The Country Alliance structure is composed of three types of organizations. These are backed by the statutory rules of the party, and correspond very diffusely to the functions of the political power of citizens. These three types of organisms are:

- Organisms of political leadership: are responsible for the organizational work, recruitment, promotion and construction of the party. They are the "executive" branch of the party.
  - The territorial nucleus, composed of a number between 7 and 15 members. It is the minimum unit of the party in a neighborhood, urbanization, sector or place.
  - The sectorial nucleus, composed of at least 7 members belonging to the same sector of society (sexual, labor, professional, generational ...).
  - The zonal council, composed of at least three territorial and / or sectorial nuclei. It is the intermediary body between the territorial / sectoral nucleus and the municipal coordination team.
  - A municipal coordination team for each municipality in the country; composed of between 7 and 25 members, who are the general coordinators and / or organizational secretaries of the zonal councils of said municipality.
  - A provincial council for each province of the country and for the National District; integrated by the general coordinators and / or organizational secretaries of the municipal teams of said province (in the case of the National District, by). There is also a council for Dominican communities abroad.

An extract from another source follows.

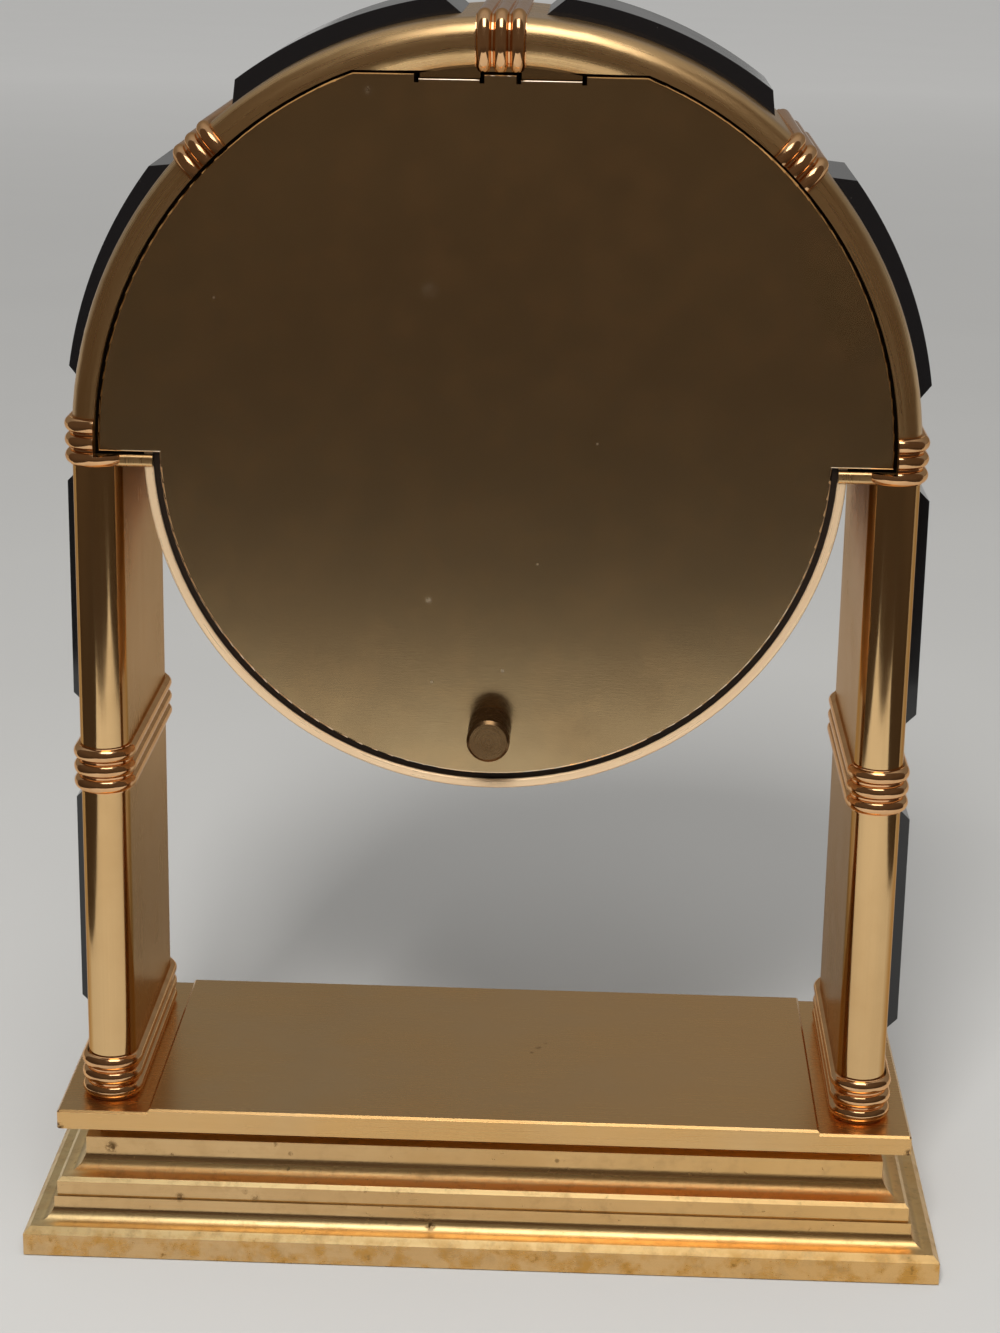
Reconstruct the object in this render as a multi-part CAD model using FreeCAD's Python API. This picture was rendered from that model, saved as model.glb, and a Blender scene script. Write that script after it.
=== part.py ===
import FreeCAD, Part
import math
import os

# An arched mantel clock: a round drum carried in an arch on two columns over a coved base.
# Millimetres. X runs across the clock, the dial faces -Y, the back door faces +Y, Z is up.
# The origin is the middle of the underside.

os.makedirs("parts", exist_ok=True)

# The drum sets the width of the arch, and the arch and columns that of the base
drum_radius = 52.9
drum_wall = 1.4
drum_fit = 0.05
drum_web = 3.5
drum_clearance = 54.25

# Base
plinth_depth = 63.0
plinth_height = 4.6
plinth_nosing = 1.0
plinth_tread = 1.0
lower_cove = 2.35
lower_fillet = 1.3
frieze_step = 0.45
frieze_height = 3.0
frieze_nosing = 0.6
frieze_tread = 0.25
upper_cove = 3.25
neck_height = 2.2
quirk_depth = 2.0
quirk_height = 3.2
slab_inset = 5.0
slab_side = 4.0
slab_thickness = 3.15
slab_bevel = 0.35
field_rise = 0.6
field_margin = 1.9
base_wall = 2.6
base_ceiling = 3.4
felt_thickness = 1.2
felt_margin = 3.0
felt_stand = 0.2

# Columns, arch and the three-bead collars
column_width = 7.6
column_inset = 4.7
arch_leg = 3.2
bead_pitch = 2.45
bead_count = 3
bead_proud = 1.1
bead_round = 1.15
collar_skin = 0.3
column_wall = 1.4

# Black strips on the outer sides
strip_thickness = 2.7
strip_gap = 2.4
strip_rear_setback = 9.2
strip_front_setback = 2.5

# Tie screws from under the base, through the columns, into the arch
tie_radius = 1.5
tie_clearance = 0.2
tie_head_radius = 2.9
tie_head_height = 2.2
tie_head_clearance = 0.25
tie_inset = 8.8
tie_engagement = 7.0
tie_slot_width = 0.8
tie_slot_depth = 1.0
tie_seat = 6.0
boss_radius = 4.6

# Walls that the drum sits in, and its seats
wall_setback = 2.3
recess_depth = 1.0
rim_round = 0.4
drum_front_stand = 2.4
seat_width = 3.0
seat_thickness = 1.6

# Back door
door_rod_margin = 0.45
door_edge_gap = 0.4
door_lower_gap = 0.95
door_seat_gap = 0.1
door_thickness = 0.8
door_notch_drop = 1.0
door_arris = 0.35
door_top_cut = 3.95
tab_inner = 3.0
tab_width = 8.8
tab_reach = 2.6
tab_hook = 3.1
tab_gap = 0.5
tab_dip = 0.6
tab_bend = 0.5
relief_width = 0.7
relief_depth = 1.3
hook_wall = 1.4
pocket_depth = 3.9
pocket_rise = 1.2
ledge_proud = 0.5
knob_radius = 3.3
knob_length = 7.35
knob_margin = 7.55
knob_bevel = 0.45
knob_stud_radius = 1.1
knob_rivet_radius = 1.8
knob_rivet_height = 0.6

# Dial side
dial_thickness = 0.6
dial_seat_setback = 6.4
dial_fit = 0.3
spacer_width = 3.4
glass_thickness = 1.6
glass_fit = 0.2
bezel_proud = 1.9
bezel_flange = 2.6
bezel_lip = 4.6
marker_length = 6.5
marker_width = 1.3
marker_height = 0.35
marker_count = 12
marker_edge = 5.5
dial_hole_radius = 4.1

# Battery, and the movement that is built round it
battery_radius = 7.15
battery_length = 50.0
battery_nub_radius = 2.6
battery_nub_length = 1.0
battery_shelf = 3.0
battery_side_gap = 0.35
battery_end_gap = 0.9
battery_recess = 0.6
bay_front_wall = 0.75
bay_end_margin = 3.0
contact_thickness = 0.35
contact_width = 8.0
movement_wall = 1.2
movement_corner = 4.0
cover_thickness = 1.4
washer_thickness = 0.5
washer_radius = 7.0
neck_radius = 4.0
nut_across = 11.0
nut_sides = 6
nut_thickness = 1.2
hand_gap = 0.5
hand_thickness = 0.4
running_fit = 0.08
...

  - The national leadership, formed by the President, the Executive Secretary and the general coordinators of provincial and Distrito Nacional councils, in addition to the coordinators of their national commissions. It is the highest instance of the party at the national level when the National Assembly is not in session. In turn, each member of the national leadership is part of one of the following commissions:
    - The national political commission, made up of the President, the Executive Secretary, and at least 7 members elected by the national leadership. This executive and permanent commission is in charge of representing and directing the party at the national level.
    - The national work commissions, made up of a general coordinator and 15 of the members of the national leadership who do not belong to the political commission. These commissions are in charge of executing the party's internal policy regarding its organization, finances, communication, training and electoral matters.
- Deliberative bodies: they are responsible for decision-making and the construction of party policies. They are the "legislative" branch of the party.
  - The National Assembly, made up of members of the national leadership, and up to 10 representatives from each provincial council, the National District and Dominicans abroad. It meets every 4 years to choose the Party President, as well as to approve the internal rules and statutes of the party. It is the highest body of the party. It requires a minimum quorum of 33% of its members.
  - The Municipal Assemblies, made up of members of the municipal team, and up to 5 members from each territorial / sector nucleus. They meet every year to choose the coordinator of the municipal team, as well as to outline the guidelines of the municipality's work plan.
- Election bodies: they are responsible for choosing the party's candidates for the national elections. They are the "electoral" branch of the party.
  - The National Convention elects the party's presidential candidate.
  - The Provincial and Distrito Nacional Conventions are in charge of choosing the party candidates for senators and deputies for their respective provinces.
  - The Municipal Conventions are in charge of electing the party candidates for mayors and councilors for their respective municipalities, and for municipal directors and members for their respective municipal districts.